La lengua ha de ser gobernada y mantenida a brida sin tregua (Sant 1,26), ya que todos estamos fuertemente inclinados a dejarla correr y discurrir sobre lo que más deleita a nuestros sentidos. El mucho hablar tiene generalmente su raíz en cierta soberbia, con la cual, convencidos de saber mucho y seguros de nuestras ideas, nos esforzamos una y otra vez para grabarlas en la mente de los demás, dándonoslas con ellos de maestros, como si tuvieran que aprender de nosotros.

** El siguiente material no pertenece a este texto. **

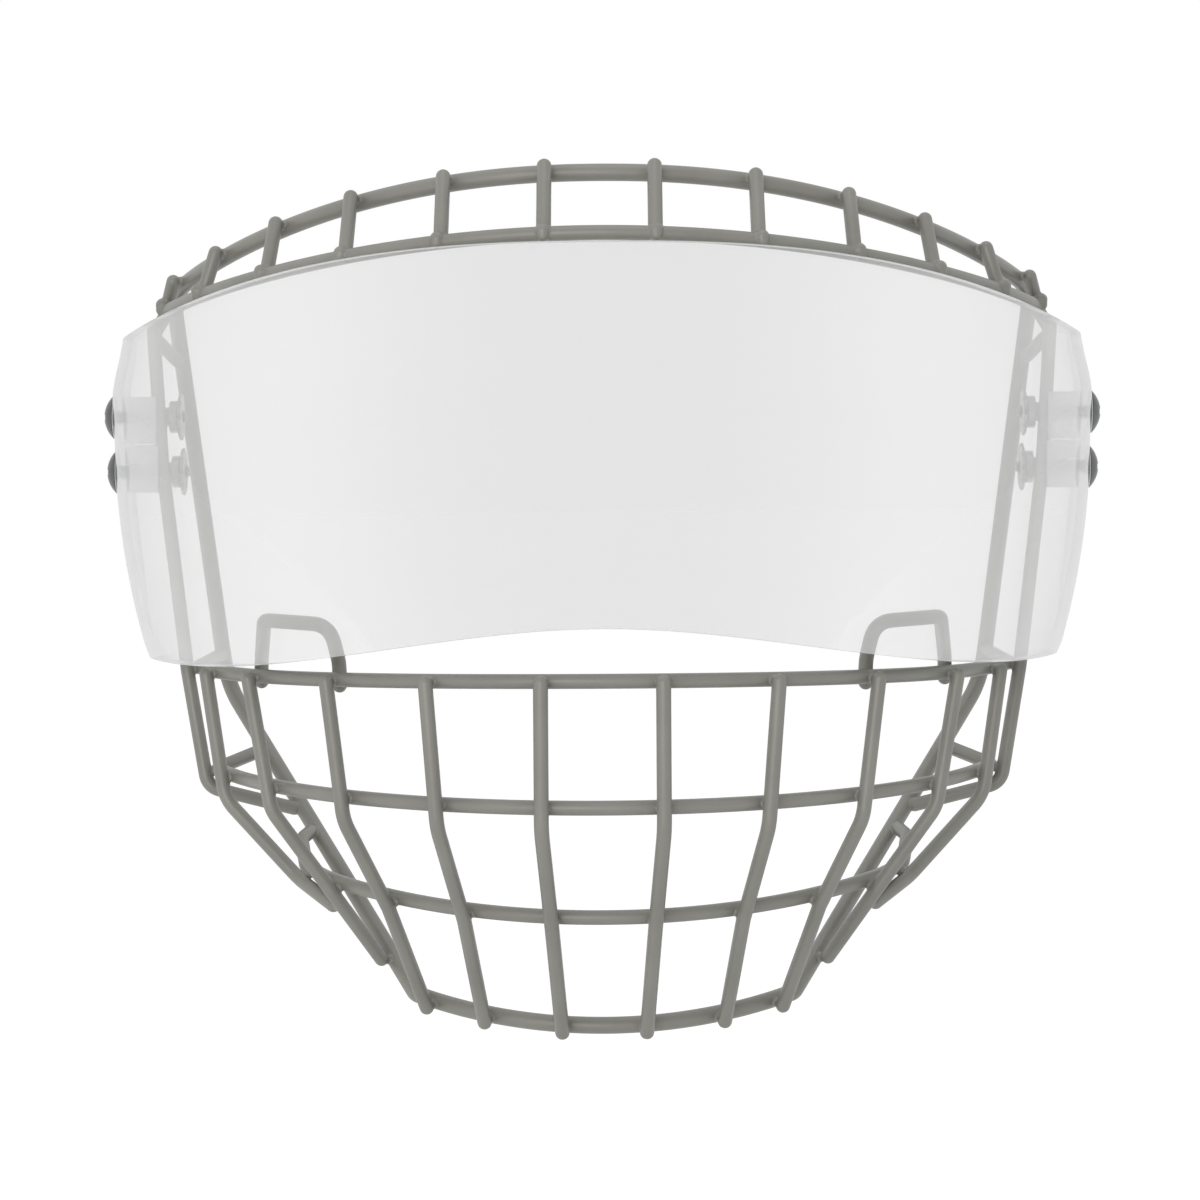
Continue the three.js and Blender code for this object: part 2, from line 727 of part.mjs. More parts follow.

No pueden decirse con pocas palabras los daños que acarrea la palabrería. La locuacidad es madre de la pereza, patente de ignorancia y de tontería, puerta de la detracción, proveedora de la mentira, entibiadora de la devoción y del fervor. El mucho hablar da fuerza a las pasiones viciosas, y luego la lengua se siente cada vez más incitada a continuar en su hablar indiscreto. No te alargues en prolijos
razonamientos con quien te escucha a disgusto, a fin de no molestarlo; y haz lo mismo con quien se presta a escucharte, para no exceder los términos de la modestia.
Evita hablar con énfasis y a gritos: las dos cosas son odiosas e indicio de presunción y de vanidad. No hables nunca de ti mismo, ni de tus cosas, ni de los tuyos, si no es obligado por la necesidad; y hazlo entonces lo más breve y concisamente que puedas. Y cuando te parezca que alguien habla de si con excesiva prolijidad, no lo juzgues desfavorablemente, pero no le imites, aún cuando sus palabras tiendan a la humillación y autoacusación. Tampoco has de hablar demasiado del prójimo ni de sus cosas, si no es para elogiarlo cuando la ocasión lo requiera.
De Dios, en cambio, sí que has de hablar a gusto; especialmente de su bondad y de su amor. Pero habla con el temor de que hasta en esto puedes equivocarte, y prefiere escuchar con atención cuando otro habla sobre el tema, conservando sus palabras en lo hondo de tu corazón. De otros discursos deja que sólo el sonido de la voz repercuta en tus oídos, mientras elevas tu mente al Señor. Y cuando te veas obligado a escuchar al que te habla para poder responderle, no dejes de dirigir alguna ojeada mental al
cielo, donde habita tu Dios, admirando su grandeza, que no desdeña de mirar tu pequeñez (Lc 1,48).
Examina bien las cosas que te dicta el corazón, antes que pasen a la lengua; porque descubrirás que muchas de ellas sería preferible que no hubieran salido de ti. Y te advierto, además, que muchas de las cosas que creas conveniente decir, sería mucho mejor dejarlas sepultadas en el silencio. Lo descubrirás, volviendo sobre ellas una vez pasada la ocasión de decirlas.
Has de saber que el silencio es una gran fortaleza en la batalla espiritual y una garantía segura de victoria. El silencio es amigo de quien desconfía de sí mismo y confía en Dios; es guardián de la auténtica oración y una magnifica ayuda para el ejercicio de las virtudes.
Para acostumbrarte a callar, has de considerar a menudo los daños y peligros de la locuacidad y las grandes ventajas del silencio. Tómale afición a esta gran virtud y, para acostumbrarte a ella, calla oportunamente aun cuando no sea malo hablar, con tal que no vaya en perjuicio tuyo o de otros. A ello te ayudará el mantenerte alejado de los corrillos, porque en vez de tener por compañeros a los hombres, tendrás a los ángeles, a los santos y al mismo Dios. Finalmente, haz constante memoria del combate que
tienes entre manos: al darte cuenta de lo mucho que te falta por hacer en ese campo, perderás pronto las ganas de enredarte en palabrería.
“El Combate espiritual” de Lorenzo Scupoli.